Muslim leaders condemned the killings. The grand imam of al-Azhar, Egypt’s 1,000-year-old center of Islamic learning, said the attack was intended to destabilize the country.

We are talking about the eve of Ramadan. This is a holy season that the Islamic State -- twisting the teachings of Islam -- has in the past turned into a time of military jihad with guns and bombs, rather than spiritual jihad with fasting and prayers.

Thus, the timing is crucial, in this case. There is no direct parallel here in other faiths, but try to imagine the symbolic importance of attacks marking the eve of the Christian Holy Week or Yom Kippur in Judaism.

So, far The Washington Post and USA Today were the only major newspapers to mention this crucial angle in coverage of this terrorist attack. The Post story had this information very close to the lede. Like this:

MINYA, Egypt -- Militants in military-style uniforms opened fire on a bus carrying Coptic Christians in central Egypt on Friday, killing at least 28 people in the latest bloodshed targeting the country’s Christian minority, officials said.

There was no immediate claim of responsibility. But the Islamic State has claimed links to previous attacks against Egypt’s Christians, who make up about 10 percent of the population. The attack also took place on the eve of Islam’s holy month of Ramadan, a time when some militant factions have stepped up attacks in the past.

Meanwhile, USA Today put its Ramadan reference in the 12th paragraph of the report, far from the core information at the top, and failed to note the link to patterns of violence among Islamic militants.

Egyptian President Abdel Fattah el-Sisi called a meeting of his security council as the government vowed to track down the killers. The prime minister headed to the scene of the attack, which came on the eve of the holy Muslim month of Ramadan.

Did editors know this information? I would note that the Associated Press put this fact near the top of its wire story, so editors certainly had a chance to see this key fact.
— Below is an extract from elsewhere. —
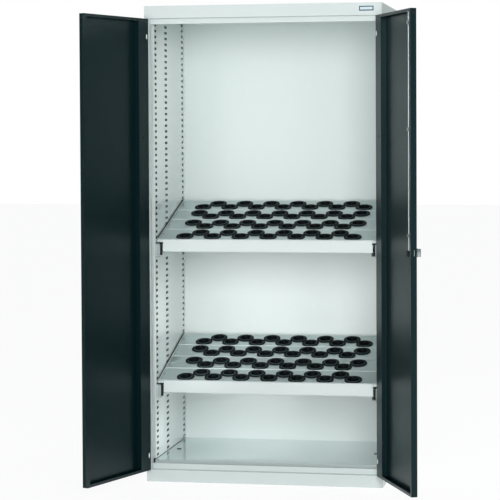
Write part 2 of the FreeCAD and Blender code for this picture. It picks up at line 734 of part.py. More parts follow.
def channel(web, tip, middle, half, inward):
    """Corners of a C section: its web at one side, its lips towards tip."""
    inner = f"{web} {inward} sheet"
    low, high = f"{middle} - {half}", f"{middle} + {half}"
    return [
        (web, low), (web, high), (tip, high), (tip, f"{high} - sheet"), (inner, f"{high} - sheet"),
        (inner, f"{low} + sheet"), (tip, f"{low} + sheet"), (tip, low),
    ]


def slide_bracket(level, rows):
    """Right-hand bracket: a web on the wall, a tray below the slide and hooks in the slots."""
    body = new_body("Bracket")
    low = f"{level} - bracket_drop"
    lip = f"{WALL} - bracket_width"
    section = [
        (lip, low), (WALL, low), (WALL, f"{low} + bracket_height"), (OUTER_FACE, f"{low} + bracket_height"),
        (OUTER_FACE, f"{low} + sheet"), (f"{lip} + sheet", f"{low} + sheet"),
        (f"{lip} + sheet", f"{level} - bracket_lip"), (lip, f"{level} - bracket_lip"),
    ]
    start = f"{FRONT} + slot_front - slot_length / 2 + 2 * sheet"
    along_y(body, section, start, f"{REAR} - slot_rear + slot_length / 2")
    behind = f"{WALL} + sheet + clearance"
    for row in rows:
        slot = f"(first_slot + {row} * slot_pitch)"
        sill = f"{slot} - slot_height / 2 + clearance"
        top = f"{slot} + slot_height / 2 - 2 * sheet"
        hook = [
            (f"{WALL} - sheet / 2", sill), (behind, sill), (behind, f"{sill} - hook_drop"),
            (f"{behind} + sheet", f"{sill} - hook_drop"), (f"{behind} + sheet", top),
            (f"{WALL} - sheet / 2", top),
        ]
        for at in SLOT_COLUMNS:
            along_y(body, hook, f"{FRONT} + {at} - hook_width / 2", f"{FRONT} + {at} + hook_width / 2")
    return body


def slide_member(level, web, tip, half, inward):
    """Right-hand slide member, a C section as long as the slide."""
    body = new_body("Slide")
    section = channel(web, tip, f"{level} + slide_axis", half, inward)
    along_y(body, section, FRAME_FRONT, f"{FRAME_FRONT} + slide_length")
    return body


def slides(name, level, rows):
    """Brackets and telescopic slides of one pull-out frame, on both sides."""
    half = "slide_height / 2"
    middle_web = f"({OUTER_FACE} - sheet - slide_play)"
    members = {
        f"{name}_slide_brackets": slide_bracket(level, rows),
        f"{name}_slide_outers": slide_member(level, OUTER_FACE, f"{OUTER_FACE} - slide_depth", half, "-"),
        f"{name}_slide_middles": slide_member(
            level, middle_web, f"{FRAME_HALF} + sheet + slide_play", f"({half} - sheet - clearance)", "-"),
        f"{name}_slide_inners": slide_member(
            level, FRAME_HALF, f"{middle_web} - sheet - slide_play",
            f"({half} - 2 * sheet - 2 * clearance)", "+"),
    }
    for label, member in members.items():
        group(label, member, mirrored(member))


def on_slope(level, along, lift):
    """Y and Z of a point on the frame's slope, along it and square to it."""
    y = f"{FRAME_FRONT} + ({along}) * cos(tilt) - ({lift}) * sin(tilt)"
    z = f"{level} + frame_front + ({along}) * sin(tilt) + ({lift}) * cos(tilt)"
    return y, z


def slope_bar(level, start, end, low, high):
    """Corners of a bar that lies along the slope, seen from the side."""
    return [
        on_slope(level, start, low), on_slope(level, end, low),
        on_slope(level, end, high), on_slope(level, start, high),
    ]


def frame_front(name, level):
    """Front of a pull-out frame, with its lower fold and the end tabs of the rails."""
    body = new_body(name)
    back = f"{FRAME_FRONT} + sheet"
    fold = f"{FRAME_FRONT} + frame_fold"
    face = rectangle(FRAME_FRONT, level, back, f"{level} + frame_front")
    pad(body, outline(body, "YZ_Plane", face), f"2 * {FRAME_HALF}", midplane=True)
    foot = rectangle(f"{FRAME_FRONT} + sheet / 2", level, fold, f"{level} + sheet")
    pad(body, outline(body, "YZ_Plane", foot), f"2 * ({FRAME_HALF} - sheet)", midplane=True)
    tab_low = f"{level} + frame_front - rail_lip - 2 * sheet"
    for near, far in ((FRAME_HALF, RAIL_EDGE), (f"-{RAIL_EDGE}", f"-{FRAME_HALF}")):
        tab = rectangle(near, tab_low, far, f"{level} + frame_front - sheet")
        along_y(body, tab, FRAME_FRONT, back)
    keep(body, name)


def frame_side(name, level, side):
    """Wedge-shaped side with its sloping top rail, upturned edge and lower fold."""
    body = new_body(name)
    start = f"{FRAME_FRONT} + sheet"
    end = f"{FRAME_BACK} + sheet"

    def top(y):
        return f"{level} + frame_front + ({y} - {FRAME_FRONT}) * tan(tilt) - 1.5 * sheet / cos(tilt)"

    wedge = [(start, level), (end, level), (end, top(f"({end})")), (start, top(f"({start})"))]
    inner = f"({FRAME_HALF} - sheet)"
    back = side < 0
    pad(body, outline(body, "YZ_Plane", wedge, offset=f"{side} * {inner}"), "sheet", back=back)
    rail_end = f"{SLOPE_LENGTH} + carrier_flange * tan(tilt)"
    rail = slope_bar(level, "2 * sheet", rail_end, "-2 * sheet", "-sheet")
    pad(body, outline(body, "YZ_Plane", rail, offset=f"{side} * {inner}"), f"{RAIL_EDGE} - {inner}", back=back)
    lip = slope_bar(level, "2 * sheet", rail_end, "-2 * sheet", "rail_lip")
    pad(body, outline(body, "YZ_Plane", lip, offset=f"{side} * ({RAIL_EDGE} - sheet)"), "sheet", back=back)
    near, far = f"{inner} - frame_fold", f"{inner} + sheet / 2"
    if side < 0:
        near, far = f"-({far})", f"-({near})"
    fold_start = f"{FRAME_FRONT} + frame_fold + clearance"
    along_y(body, rectangle(near, level, far, f"{level} + sheet"), fold_start, FRAME_BACK)
    keep(body, name)


def frame_rear(name, level):
    """Upright rear sheet of a pull-out frame, folded forward along its foot."""
    body = new_body(name)
    end = f"{FRAME_BACK} + sheet"
    fold = f"{FRAME_BACK} - frame_fold"
    rise = f"{level} + frame_front + ({FRAME_BACK} - {FRAME_FRONT}) * tan(tilt) - 3 * sheet"
    half = f"({FRAME_HALF} - sheet)"
    sheet_part = [(FRAME_BACK, level), (FRAME_BACK, rise), (end, rise), (end, level)]
    pad(body, outline(body, "YZ_Plane", sheet_part), f"2 * {half}", midplane=True)
    foot = rectangle(fold, level, f"{FRAME_BACK} + sheet / 2", f"{level} + sheet")
    pad(body, outline(body, "YZ_Plane", foot), f"2 * ({half} - frame_fold - clearance)", midplane=True)
    keep(body, name)


def rows_of(long_in_front):
    """A carrier's two rows: how many sockets, and their distance from its front edge."""
    counts = ("long_row_count", "short_row_count")
    if not long_in_front:
        counts = counts[::-1]
    return zip(counts, ("(row_centre - row_spacing / 2)", "(row_centre + row_spacing / 2)"))


def place_on_slope(thing, level, number):
    y, z = on_slope(level, f"carrier_start + {number} * carrier_pitch", "0")
    return place(thing, "0", y, z, "tilt", (1, 0, 0))


def carrier(name, level, number):
    """Sheet carrier across the frame, with folded edges and two staggered rows of holes."""
    body = new_body(name)
    depth = "(carrier_pitch - carrier_gap)"
    half = f"({RAIL_EDGE} - 2 * sheet)"
    pad(body, outline(body, "YZ_Plane", rectangle("0", "-sheet", depth, "0")), f"2 * {half}", midplane=True)
    folds = [
        rectangle("0", "-carrier_flange", "sheet", "-sheet / 2"),
        rectangle(f"{depth} - sheet", "-carrier_flange", depth, "-sheet / 2"),
    ]
    inside = f"({FRAME_HALF} - 2 * sheet)"
    pad(body, outline(body, "YZ_Plane", *folds), f"2 * {inside}", midplane=True)
    hole = "(insert_body + clearance)"
    for count, row in rows_of(LONG_ROW_IN_FRONT[number]):
        first = f"((1 - {count}) / 2 * socket_pitch)"
        square = rectangle(f"{first} - {hole}", f"{row} - {hole}", f"{first} + {hole}", f"{row} + {hole}")
        cut = cut_through(body, outline(body, "XY_Plane", square))
        repeat(body, cut, "X_Axis", count, "socket_pitch")
    keep(place_on_slope(body, level, number), name)


def tool_insert():
    """Plastic tool insert: a flange on the carrier, a square body in its hole, an open bore."""
    body = new_body("Insert")
    square = rectangle("-insert_body", "-insert_body", "insert_body", "insert_body")
    pad(body, outline(body, "XY_Plane", square, offset="-insert_depth"), "insert_depth")
    pad(body, outline(body, "XY_Plane", octagon("insert_flange")), "insert_rim")
    cut_through(body, outline(body, "XY_Plane", octagon("insert_bore")))
    return body


def carrier_inserts(name, level, number, source):
    """The inserts of one carrier."""
    copies = []
    for count, row in rows_of(LONG_ROW_IN_FRONT[number]):
        for step in range(VALUES[count]):
            copy = doc.addObject("App::Link", "Insert_copy")
            copy.LinkedObject = source
            copies.append(place(copy, f"({step} - ({count} - 1) / 2) * socket_pitch", row))
    place_on_slope(group(name, *copies), level, number)


def pull_out_frame(name, level, source):
    frame_front(f"{name}_frame_front", level)
    for word, side in SIDES.items():
        frame_side(f"{name}_frame_{word}_side", level, side)
    frame_rear(f"{name}_frame_rear", level)
    for number in range(len(LONG_ROW_IN_FRONT)):
        carrier(f"{name}_carrier_{number + 1}", level, number)
        carrier_inserts(f"{name}_inserts_{number + 1}", level, number, source)


def build():
    fill_sheet()
    plinth()
    for word, side in SIDES.items():
        side_panel(f"{word}_side_panel", side)
        perforated_wall(f"{word}_perforated_wall", side)
        door_panel(f"{word}_door_panel", -side)
        door_stiffener(f"{word}_door_stiffener", -side)
        door_hinges(f"{word}_door_hinge_leaves", -side)
    back_panel()
    roof_cap()
    stop_rail("top_rail", f"{CEILING} - rail_height", CEILING, "bottom")
    stop_rail("bottom_rail", "plinth_height", "plinth_height + rail_height", "top")
    floor_panel()
    body_hinges()
    stop_strip()
    lock_case()
    lock_rosette()
    lock_handle()
    lock_cam()
    locking_rod()
    latch_bolt()
    rod_guides()
    source = tool_insert()
    for name, row in (("upper", "upper_row"), ("lower", "lower_row")):
        slides(name, LEVELS[name], (row, f"({row} + 1)"))
        pull_out_frame(name, LEVELS[name], source)


def export():
    """Check every object, then write one file for each sub-part."""
    doc.recompute()
    for thing in doc.Objects:
        if "Invalid" in thing.State or "Error" in thing.State:
            raise RuntimeError(f"{thing.Name} ({thing.Label}) failed: {thing.State}")
    for node in nodes:
        if node.Shape.isNull() or not node.Shape.isValid():
            raise RuntimeError(f"{node.Label} has no valid shape")
    os.makedirs("parts", exist_ok=True)
    for node in nodes:
        node.Shape.exportStep(f"parts/{node.Label}.step")
        box = node.Shape.BoundBox
        print(
            f"{node.Label}: {len(node.Shape.Solids)} solids, {node.Shape.Volume / 1000:.1f} cm3,"
            f" x {box.XMin:.1f} {box.XMax:.1f}, y {box.YMin:.1f} {box.YMax:.1f}, z {box.ZMin:.1f} {box.ZMax:.1f}"
        )


build()
export()
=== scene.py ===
import json
import math

import bmesh
import bpy
from bpy.props import FloatProperty, FloatVectorProperty, IntProperty, PointerProperty
from mathutils import Matrix, Vector


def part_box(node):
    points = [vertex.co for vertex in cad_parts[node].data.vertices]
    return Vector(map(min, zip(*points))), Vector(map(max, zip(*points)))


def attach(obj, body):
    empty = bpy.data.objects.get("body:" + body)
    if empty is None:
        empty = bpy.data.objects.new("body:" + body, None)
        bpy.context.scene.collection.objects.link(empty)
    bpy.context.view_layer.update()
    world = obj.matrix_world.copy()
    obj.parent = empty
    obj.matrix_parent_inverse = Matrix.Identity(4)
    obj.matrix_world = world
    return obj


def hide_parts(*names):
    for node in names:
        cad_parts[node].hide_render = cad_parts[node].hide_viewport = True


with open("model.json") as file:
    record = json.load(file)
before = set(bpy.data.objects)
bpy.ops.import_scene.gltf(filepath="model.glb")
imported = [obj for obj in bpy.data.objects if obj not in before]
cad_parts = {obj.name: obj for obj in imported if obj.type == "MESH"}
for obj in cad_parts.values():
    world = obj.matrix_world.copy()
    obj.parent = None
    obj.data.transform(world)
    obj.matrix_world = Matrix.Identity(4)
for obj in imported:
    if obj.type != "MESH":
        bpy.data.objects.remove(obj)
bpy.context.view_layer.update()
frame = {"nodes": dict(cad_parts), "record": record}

bl_info = {
    "name": "Tool cabinet dressing",
    "version": (1, 0, 0),
    "blender": (4, 5, 0),
    "location": "View3D > Sidebar > Cabinet",
    "description": "Finishes and fine pieces for a two-door tool cabinet with pull-out frames",
    "category": "Object",
}

MM = 0.001
SAME = 1e-6  # metres within which two points count as one
JOINTS = {joint["name"]: joint for joint in frame["record"]["behaviour"]["joints"]}
FRAMES = ("upper", "lower")
CARRIERS = 4  # on each pull-out frame
SIDES = {"left": -1, "right": 1}


def corners(node):
    """Lowest and highest corner of a solid of the frame."""
    low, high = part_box(node)
    return Vector(low), Vector(high)


# Places read from the frame, in metres
BODY_LOW, BODY_HIGH = corners("plinth")
WALL_LOW, WALL_HIGH = corners("right_perforated_wall")
FRONT = BODY_LOW.y

# From a piece drawn on the Z axis to one that faces the front, or the inside of a closed door
UPRIGHT = Matrix.Rotation(math.radians(90), 4, "X")
INWARD = Matrix.Rotation(math.radians(-90), 4, "X")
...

Let's back up for a second. So what is the significance of this Ramadan timing, which is also being noted in coverage of the suicide-bomber attack in Manchester, England?

Just last year, The New York Times did a story on this very topic:

As the start of the Muslim holy month of Ramadan approached, jihadist propagandists told their followers that it was a good time to kill people.

The spokesman for the Islamic State said in late May that jihadists should “make it, with God’s permission, a month of pain for infidels everywhere.” Another extremist distributed a manual for using poisons, adding, in poor English: “Dont forget Ramadan is close, the month of victories.”

A bloody month it has been, with terrorist attacks killing and wounding hundreds of people in Orlando, Fla.; Istanbul; Dhaka, Bangladesh; and now Baghdad, where a bomb killed more than 140 people early Sunday in a shopping area full of families who had just broken their Ramadan fasts.

For the vast majority of the world’s Muslims, violence is completely dissonant with the holy month, which in addition to fasting is a time for spiritual renewal, prayer and visits with friends and family.

Strangely enough, the Times report on this new attack on the Copts failed to mention the fact that this attack took place on the eve of Ramadan.

The Minya attack story -- as it should -- offers tons of detailed information on the political ramifications of this event, as well as lots of factual material about recent bombings of Coptic worship services (including on Palm Sunday).

However, the word "Ramadan" is nowhere to be found in this story.

Ditto for the report at The Los Angeles Times.

Ditto, believe it or not, in this report at BBC.

The Al Jazeera English report at the top of this post also omitted the Ramadan connection, which is surprising since that network's religion coverage tends to be solid.

Why should journalists include the "eve of Ramadan" reference? For the simple reason -- as the 2016 New York Times story demonstrated -- that ISIS leaders are determined to link the holy season to violence on behalf of their cause. Yes, this connection is highly offensive to millions of Muslims. That's the point.

Let me turn the question around: What is the journalistic logic for omitting the "eve of Ramadan" reference from stories produced by some of the most important newsrooms in the world (by which I mean BBC and the New York Times)?

So to state the question bluntly: In light of ISIS actions in the past, why would Islamic radicals choose this time for another high-profile attack on the largest Christian body left in the Middle East?

Some journalists have answered that question, in their early reports on this bloody attack. Others have not.

UPDATE: The New York Times has posted an op-ed by Coptic scholar Samuel Tadros which includes some information based on his own experiences -- but one predictable, but still stunning, detail that (according to a personal email from him) he learned from watching video interviews with survivors of the Minya attack.

Read it all: "Coptic Christians: Islamic State’s ‘Favorite Prey’."

Here's the material that hit me hard:

The terrorists chose today’s target well. Saint Samuel the Confessor Monastery, which I visited a decade ago, is very hard to reach. One hundred and ten miles on the Cairo Luxor desert road, you make a right-hand turn and for the next 17 miles drive on an unpaved road. The single lane forces cars to drive slowly, and, as the only route leading to the monastery, the victims were guaranteed to be Copts. Friday is a day off in Egypt, and church groups regularly take trips there. Outside of a few policemen stationed out front, there is little security presence.

The terrorists waited on the road like game hunters. Coming their way were three buses, one with Sunday school children. Only three of them survived. Their victims were asked to recite the Islamic declaration of faith before being shot.

Of course. As always.

Did some of the Copts die -- as on the beach in Libya -- confessing their faith, rather than denying it? Once again, we could be dealing with Coptic martyrs, including the faces of children in new icons.